Les impacts de la crise sur notre activité
Depuis le mois de septembre, les plateformes de collecte telles que le Tri d’Emma, qui d’habitude viennent récupérer les vêtements que nous ne pouvons pas vendre pour les orienter vers le recyclage, ont cessé leurs ramassages. Résultat : nos locaux se sont encombrés de sacs de vêtements pour lesquels nous n’avons aucun débouché. Le stockage est devenu très problématique, et comme nos collecteurs, nous avons rapidement atteint un seuil de saturation.
En ce début d’année 2025, après des mois d’arrêt, un camion du Relais est enfin venu récupérer une partie des textiles accumulés depuis des semaines. Bien que 13 tonnes de textile aient été évacuées ce jour-là, tout n’a malheureusement pas pu être chargé. Ce ramassage, attendu avec impatience, nous offre un soulagement temporaire. Cependant, l’incertitude demeure quant à la date d’un prochain passage.

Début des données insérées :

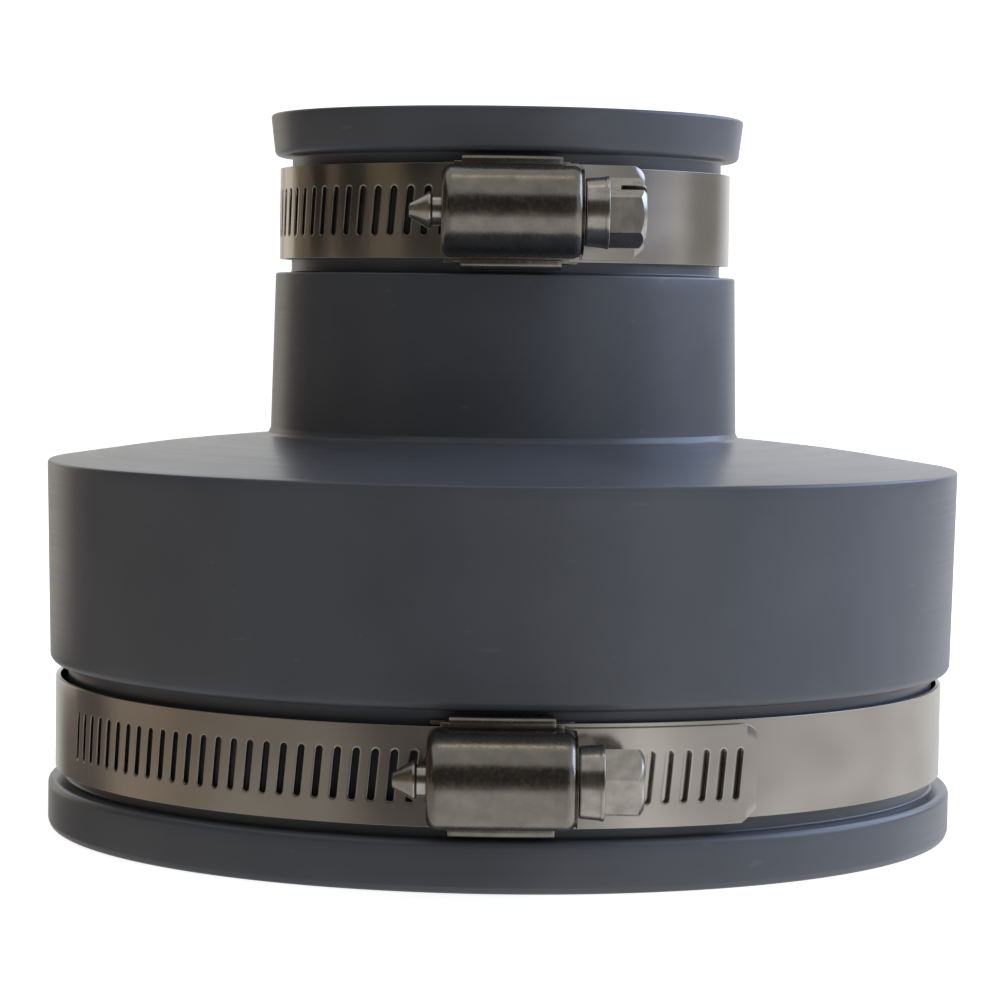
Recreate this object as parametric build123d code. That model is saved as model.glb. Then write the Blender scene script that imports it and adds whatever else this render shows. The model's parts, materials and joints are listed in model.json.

Cette situation nous touche de plein fouet car l’activité textile est essentielle pour notre fonctionnement et pour nos actions d’insertion. Plutôt que de limiter ou refuser les dons, nous souhaitons sensibiliser le public aux conséquences de la fast fashion. Mais face à cette crise, nous lançons aussi un appel à l’aide pour nous permettre de traverser cette période difficile à commencer par un besoin de plus grands espaces de stockage qui est primordial pour maintenir nos activités.
Face à cette crise mondiale du textile, Emmaüs 43, tout comme les autres acteurs impactés, attend des solutions pérennes, en espérant des retours rapides de la part des instances nationales mais aussi un soutien local. L’avenir reste incertain, et nous comptons sur une mobilisation collective pour surmonter cette situation.